Passados 70 anos, são cada vez menos aqueles que podem evocar na primeira pessoa esse primeiro episódio do terror atómico capaz de, numa fração de segundo, ceifar a vida de 116 mil pessoas. Mas é importante que o façam, nestes dias em que a memória parece ser um dos bens mais escassos. Antes de tudo, para nos lembrarmos até que ponto pode ir o horror da guerra contra civis, até porque, como afirmou um dia o escritor John Hersey, "o que tem mantido o Mundo a salvo da bomba desde 1945, não foi tanto a dissuasão, no sentido do medo destas armas, mas a memória. A memória do que aconteceu em Hiroshima".
Mas também vale a pena quebrarmos a nossa rotina de procurar a última novidade do dia e aproveitar a data "redonda" para, evocando o passado, recordar que no presente ainda temos 15 695 bombas nucleares, com um poder muito mais destrutivo do que o engenho lançado pelo "Enola Gay".
Nestes dias de indignações instantâneas alimentadas a "likes", a memória é um incómodo, mas se a praticássemos um pouco mais poderia ser que ela nos ajudasse a evitar outros males, tal como nos dias de Guerra Fria nos terá ajudado a evitar o pesadelo nuclear.
O problema é que estando cada vez mais distantes no tempo, parecemos estar cada vez mais próximos de alguns dos piores momentos do século XX. Olhemos, por exemplo, a errática resposta da Europa para o problema das migrações.
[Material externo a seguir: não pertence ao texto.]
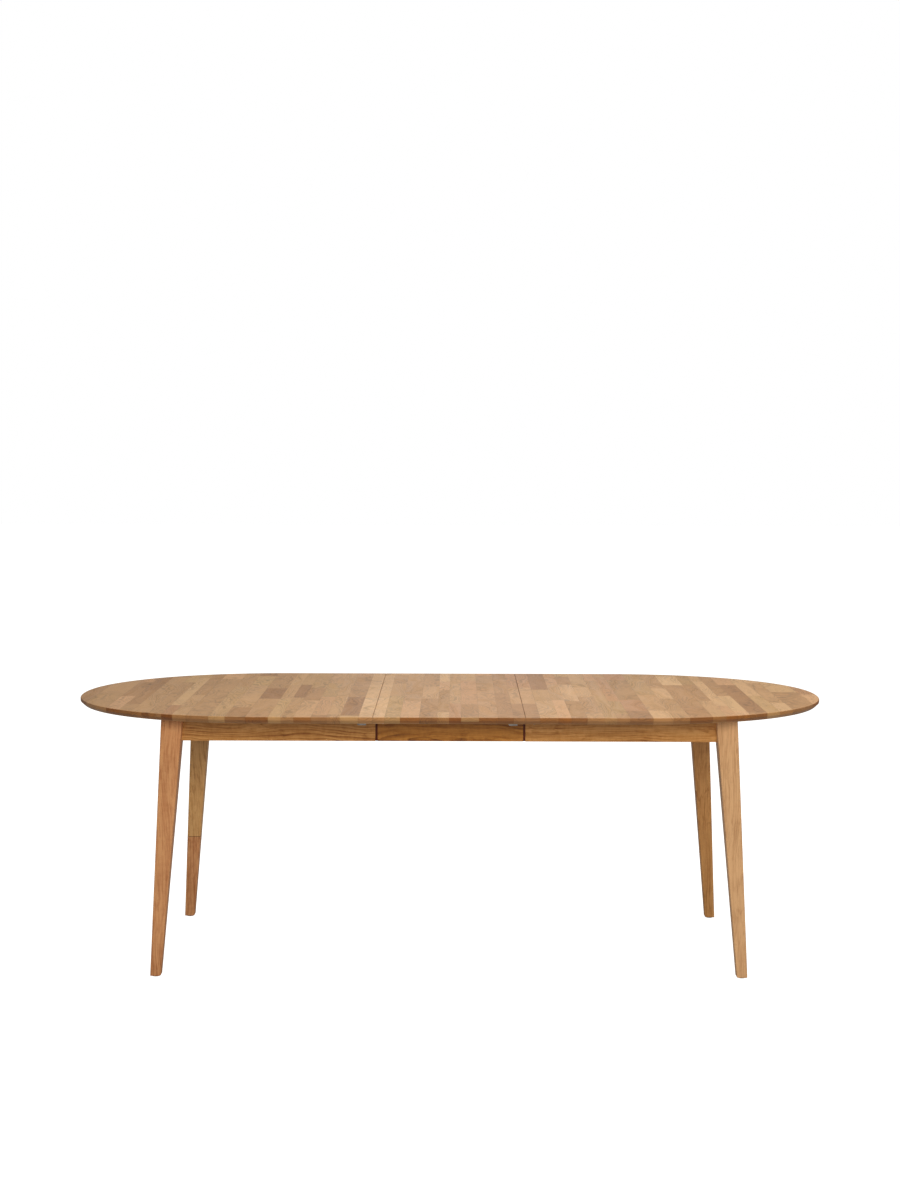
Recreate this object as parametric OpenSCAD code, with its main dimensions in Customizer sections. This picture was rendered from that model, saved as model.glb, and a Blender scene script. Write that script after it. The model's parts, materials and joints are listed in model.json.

Não, não são só os milhares que atravessam o Mediterrâneo fugindo à guerra e à fome, é também o relato feito pela revista "Der Spiegel" que na Alemanha, entre janeiro e junho deste ano, os ataques às instalações daqueles que procuram asilo têm sido diários.
Faz lembrar alguma coisa? Pois, maldita (ou será bendita?) memória.